The Premier League condemned the idea of the Super League. “The Premier League condemns any proposal that attacks the principles of open competition and sporting merit which are at the heart of the domestic and European football pyramid,” it said in a strongly-worded statement.
Too late. The Premier League allowed capitalists, oligarchs and petrodollars to take control of an English community sport; men who were only interested in money and cared a damn about football. The whole thing came back to haunt the English football set-up. Greedy owners demanded their pound of flesh.
United legend Gary Neville erupted on Sky Sports in his condemnation of the Super League. “They’re breaking away to a competition they can’t be relegated from? It’s an absolute disgrace. We have to wrestle back power in this country from the clubs at the top of this league – and that includes my club. It’s pure greed, they’re impostors,” he said. He showed the honesty to publicly speak about being “complicit” for not raising his voice when the Glazers’ takeover of United happened in 2005. The Glazers’ takeover has drained more than £1 billion out of the club.
In fact, the less said about United and Liverpool the better. A level playing field allowed United to rise like a phoenix from the Munich wreckage. Fair competition allowed them to bounce back after they were relegated from the old first division in 1974. Mind, railway workers of Lancashire founded the club as Newton Heath.
As for Liverpool, a club that claims to represent the Merseyside working class, their rise from a second division outfit to six European Cups happened because a fair system allowed their forward march.

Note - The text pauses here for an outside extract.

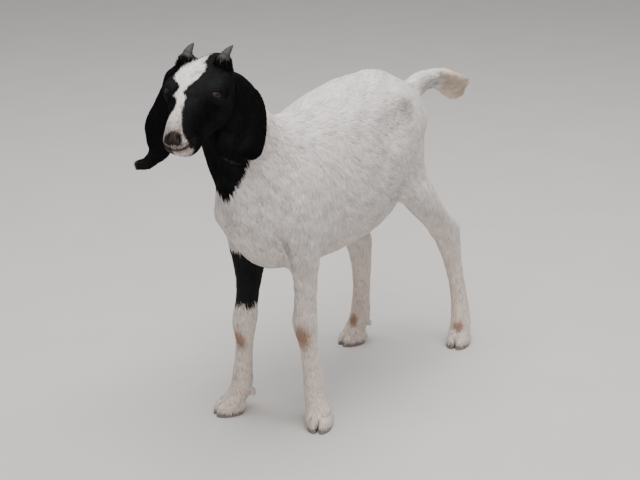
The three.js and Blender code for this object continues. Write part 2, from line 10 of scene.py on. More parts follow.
import bmesh
import bpy
import numpy as np
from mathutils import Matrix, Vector


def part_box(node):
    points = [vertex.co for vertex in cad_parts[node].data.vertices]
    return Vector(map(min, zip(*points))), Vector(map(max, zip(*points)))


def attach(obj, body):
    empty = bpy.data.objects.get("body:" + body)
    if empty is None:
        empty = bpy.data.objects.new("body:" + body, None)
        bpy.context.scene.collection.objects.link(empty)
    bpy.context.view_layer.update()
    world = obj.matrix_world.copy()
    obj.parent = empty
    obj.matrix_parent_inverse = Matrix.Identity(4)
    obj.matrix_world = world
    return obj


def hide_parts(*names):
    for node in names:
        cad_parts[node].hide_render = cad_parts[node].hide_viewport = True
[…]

These owners were dismissive of the football pyramid. They didn’t want promotion and relegation. They despised a top-four scrap. There was a sense of entitlement, as if they had a god-given right to sit at the high table for the being club football’s biggest revenue generators.
Don’t read too much into their mea culpas. They had no other option after a heavy defeat. It would be important not to lower the guard. As Neville said, the “scavengers” need “booting out” of the game. United’s executive vice-chairman Ed Woodward’s impending departure is a good beginning. He has always been the Glazers’ go-to man.
Actually, the sextet’s – the ‘dirty dozen’ in Europe to be precise – plans weren’t well thought-through and prisoners of their hubris, they underestimated fan-power and undermined their footballers and managers. So along with the supporters and authorities, a massive vote of thanks to Liverpool manager Jurgen Klopp and his City counterpart Pep Guardiola for speaking out against a project that was devised by their employers. A big round of applause for United captain Harry Maguire and his teammate Luke Shaw for confronting Woodward and then voicing their protest on social media. Liverpool captain Jordan Henderson played a stellar role to unite the footballers cutting across club colours. Harry Kane, the England captain, were you on a holiday?
The Super League is now dead and hopefully buried, and every sane mind is celebrating its downfall. And maybe, the BCCI, too, shall take note. It might sound a little far-fetched at the moment, but the Indian board that owns one of the richest leagues in the world, should never cede control of its property to ‘outsiders’.